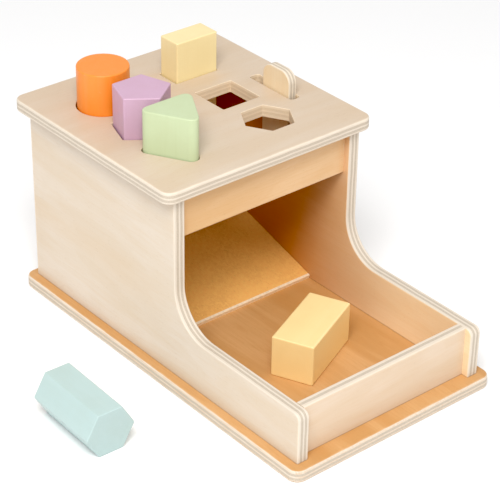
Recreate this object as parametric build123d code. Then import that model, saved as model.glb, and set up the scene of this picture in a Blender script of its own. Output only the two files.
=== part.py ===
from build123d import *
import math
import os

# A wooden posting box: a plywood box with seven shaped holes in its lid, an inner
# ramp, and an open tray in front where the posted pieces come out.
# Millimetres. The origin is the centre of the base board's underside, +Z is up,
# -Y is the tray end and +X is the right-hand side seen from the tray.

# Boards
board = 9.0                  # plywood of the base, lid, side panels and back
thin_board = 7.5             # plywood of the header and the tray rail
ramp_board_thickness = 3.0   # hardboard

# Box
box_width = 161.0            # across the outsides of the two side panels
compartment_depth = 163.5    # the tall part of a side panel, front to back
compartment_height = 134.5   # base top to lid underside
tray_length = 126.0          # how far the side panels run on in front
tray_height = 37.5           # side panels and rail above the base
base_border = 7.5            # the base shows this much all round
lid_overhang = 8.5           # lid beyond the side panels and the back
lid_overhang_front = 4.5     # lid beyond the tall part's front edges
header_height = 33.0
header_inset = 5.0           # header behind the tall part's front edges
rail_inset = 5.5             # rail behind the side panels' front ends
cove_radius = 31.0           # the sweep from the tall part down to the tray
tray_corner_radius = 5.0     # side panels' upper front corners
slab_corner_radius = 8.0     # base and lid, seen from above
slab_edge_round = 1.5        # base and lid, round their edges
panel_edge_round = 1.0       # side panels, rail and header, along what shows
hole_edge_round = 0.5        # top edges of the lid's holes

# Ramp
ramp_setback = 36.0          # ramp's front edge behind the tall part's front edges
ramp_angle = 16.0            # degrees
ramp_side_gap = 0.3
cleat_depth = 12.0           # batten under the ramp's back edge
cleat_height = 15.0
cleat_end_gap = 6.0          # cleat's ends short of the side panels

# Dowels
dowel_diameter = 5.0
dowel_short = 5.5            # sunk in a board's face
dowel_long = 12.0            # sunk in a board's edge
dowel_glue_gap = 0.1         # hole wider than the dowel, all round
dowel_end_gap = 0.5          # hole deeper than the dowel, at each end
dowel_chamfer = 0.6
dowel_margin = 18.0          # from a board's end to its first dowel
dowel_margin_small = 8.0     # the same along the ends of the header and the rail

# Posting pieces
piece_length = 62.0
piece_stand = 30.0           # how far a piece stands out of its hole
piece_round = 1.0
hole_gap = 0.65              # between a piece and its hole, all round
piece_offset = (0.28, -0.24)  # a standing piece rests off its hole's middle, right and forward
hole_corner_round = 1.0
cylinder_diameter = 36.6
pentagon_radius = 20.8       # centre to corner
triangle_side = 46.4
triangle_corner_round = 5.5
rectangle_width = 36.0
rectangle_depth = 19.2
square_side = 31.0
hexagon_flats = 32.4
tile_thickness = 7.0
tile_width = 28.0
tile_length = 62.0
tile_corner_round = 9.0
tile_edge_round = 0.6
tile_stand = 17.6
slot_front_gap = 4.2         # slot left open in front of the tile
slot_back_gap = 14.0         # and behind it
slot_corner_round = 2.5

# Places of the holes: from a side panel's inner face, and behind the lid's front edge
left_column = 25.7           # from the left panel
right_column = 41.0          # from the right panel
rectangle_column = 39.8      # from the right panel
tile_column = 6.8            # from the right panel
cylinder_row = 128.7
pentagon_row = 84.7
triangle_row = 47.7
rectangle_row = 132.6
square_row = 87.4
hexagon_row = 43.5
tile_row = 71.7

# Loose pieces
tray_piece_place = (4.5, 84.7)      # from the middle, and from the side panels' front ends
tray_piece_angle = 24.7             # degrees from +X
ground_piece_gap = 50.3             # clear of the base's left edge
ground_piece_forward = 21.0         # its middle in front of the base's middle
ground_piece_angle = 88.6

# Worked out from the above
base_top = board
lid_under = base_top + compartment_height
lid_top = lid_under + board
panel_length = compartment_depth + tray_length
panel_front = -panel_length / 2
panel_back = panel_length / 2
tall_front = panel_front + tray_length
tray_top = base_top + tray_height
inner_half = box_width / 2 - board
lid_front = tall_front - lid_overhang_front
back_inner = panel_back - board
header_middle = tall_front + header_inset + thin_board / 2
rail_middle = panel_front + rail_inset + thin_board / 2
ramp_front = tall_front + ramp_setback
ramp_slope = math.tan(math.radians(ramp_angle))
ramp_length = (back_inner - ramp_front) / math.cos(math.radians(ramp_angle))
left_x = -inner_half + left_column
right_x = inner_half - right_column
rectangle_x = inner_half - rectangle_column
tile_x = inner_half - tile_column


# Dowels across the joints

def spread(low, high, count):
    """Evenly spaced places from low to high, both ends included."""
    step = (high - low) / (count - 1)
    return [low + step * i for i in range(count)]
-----
> Exercise requirements:
All lines from the beginning of the material above through the one with "# -Y is the" need to be returned exactly; please return those and only those.

> Worked solution:
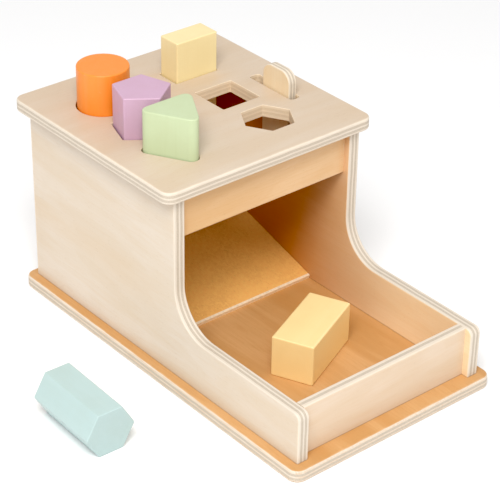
Recreate this object as parametric build123d code. Then import that model, saved as model.glb, and set up the scene of this picture in a Blender script of its own. Output only the two files.
=== part.py ===
from build123d import *
import math
import os

# A wooden posting box: a plywood box with seven shaped holes in its lid, an inner
# ramp, and an open tray in front where the posted pieces come out.
# Millimetres. The origin is the centre of the base board's underside, +Z is up,
# -Y is the tray end and +X is the right-hand side seen from the tray.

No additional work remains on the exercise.